Having driven a comprehensive wedge between Russia and Ukraine, and later forced the Kremlin to respond, the U.S. has set out to double down on its ulterior geopolitical goal: weakening Russia and replacing Putin's government with Yeltsin-like government that is subordinate to the West. Exploiting its long-pursued "fear-mongering tactic," it has since February 24 led a surprisingly coordinated Western arms-plus-sanctions project against Russia.

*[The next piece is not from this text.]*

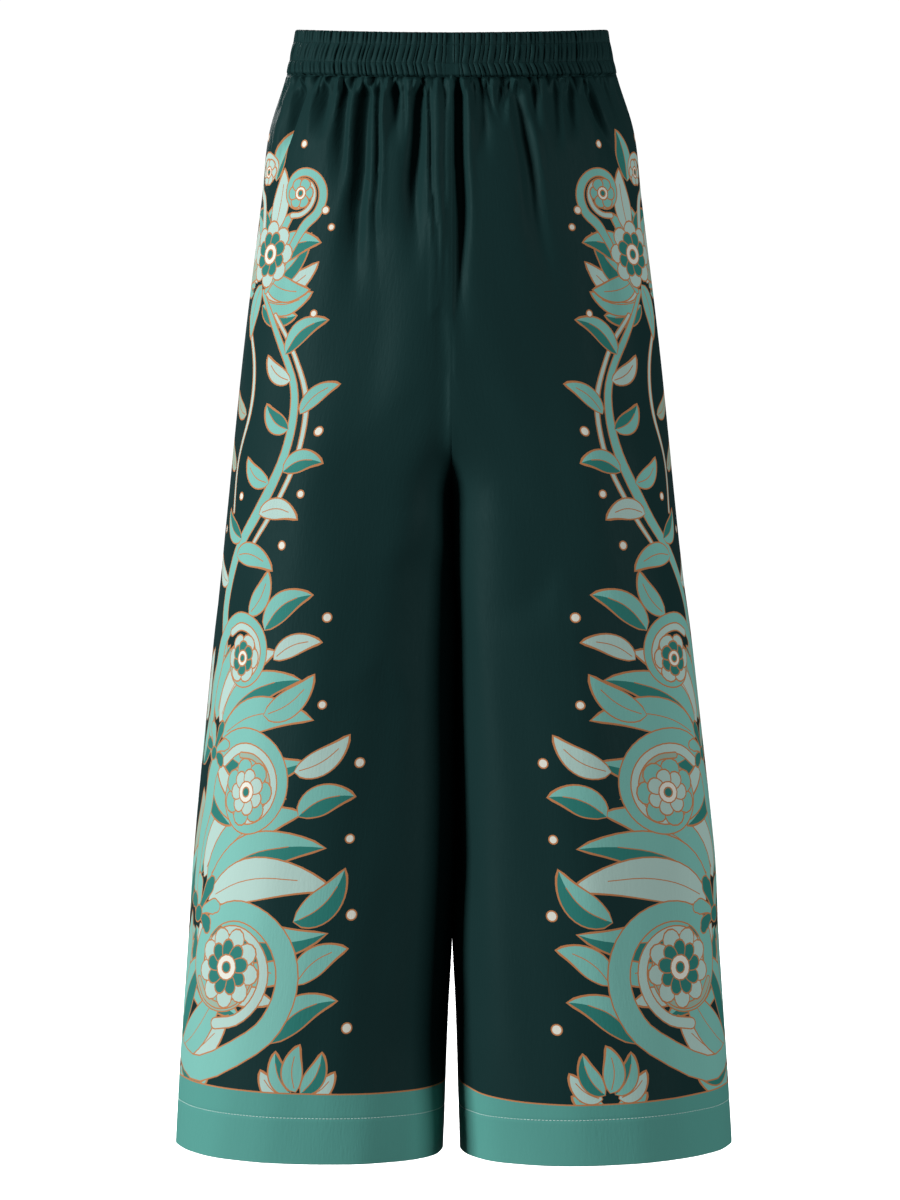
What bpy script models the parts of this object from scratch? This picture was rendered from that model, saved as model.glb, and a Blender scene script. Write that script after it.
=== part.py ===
"""Wide-leg palazzo pants with an elasticated, shirred waistband, hollow and filled out.

Metres, +Z up. The origin is the middle of the waist opening at the side seams. The front
faces -Y, and the wearer's left is +X. Heights are given as a drop below the waist.

The cloth is a thin wall. Each leg is a front and a back panel that meet at the side seam
(y = 0, outside), at the inside leg seam (y = 0, inside) and, above the crotch, at the centre
front or centre back seam (x = 0). The waistband is a gathered casing in four quarters.
"""

from collections import namedtuple

import bmesh
import bpy
import numpy as np

# ---------------------------------------------------------------- driving sizes
SEAM_GAP = 0.0003           # clear space between two sewn pieces
CLOTH = 0.0012              # wall of a leg panel
HEM_EXTRA = 0.0010          # second layer inside the turned-up hem
HEM_DEPTH = 0.041           # height of the turned-up hem
LENGTH = 1.021              # waist edge to hem edge
BAND_DEPTH = 0.0403         # height of the waistband casing
BAND_WALL = 0.0018          # casing: two layers of cloth and the elastic
FRONT_DIP = 0.0131          # how far the waist edge sinks at the centre front
BACK_RISE = 0.004           # how far it rises at the centre back
DIP_POWER = 1.25            # how evenly it does so from the side seams
DIP_FADES = 0.30            # drop at which the dip has died out
SPLIT_STARTS = 0.12         # drop at which the seat starts to part into two legs
CROTCH = 0.365              # drop of the crotch point
SPLIT_POWER = 1.6           # how late the split happens: higher keeps the front flat longer
SWAY = 0.004                # how far the two inner leg walls lean to one side and back
SWAY_SPREADS = 0.06         # drop below the crotch over which the sway grows
SWAY_FADES = 0.74           # drop at which the sway starts to die out
SWAY_ENDS = 0.86            # drop at which the legs hang clear of each other
LEAN = 0.0020               # the hems hang this far towards the wearer's left
LEAN_STARTS = 0.45          # drop at which the lean starts
HEM_SLOPE = 0.0045          # how much lower the hems hang at the inside of the legs
HEM_SLOPE_STARTS = 0.75     # drop at which they start to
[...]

But, ironically, the ultimate goal of sanctioning Russia has appeared neither to deter Russian actions nor to compel the Kremlin to the negotiations table, as with sanctions, thus far imposed on Russia, having no off-ramp or condition on which those would be lifted. Per contra, it has apparently seemed a part of the broader American geopolitical stratagem – to keep Russia contained to the point it cannot challenge U.S. hegemony in Europe or elsewhere.

That is why, to let the war prolong, the U.S. has deliberately showed apathy towards peace talks, and supposedly had the near-completing peace negotiation process derailed. To this end, moreover, it has gradually engaged itself along with its allies in a full-fledged proxy war against Russia, continuously injecting lethal weapons into Ukraine on an enormous scale and pushing hard on Ukrainian offensive aspirations against Russia.

Emboldened by U.S.-led Western military support, Ukraine has started to define the war in a win-lose equation, with the Ukrainian intelligence chief stating earlier that Ukraine could win the war by the year-end.

Given the staggering level of war-induced global food insecurity, energy shortage and debt crisis as well as the looming potential of widespread political instability and economic recession across the world, such instigated win-lose orientation to the war will ultimately lead to lose-lose consequences for Ukraine, Russia and the world as a whole. The U.S. could drag the war out to its own geopolitical advantage, but, in the end, the more the war prolongs, the graver is the price the world pays for it.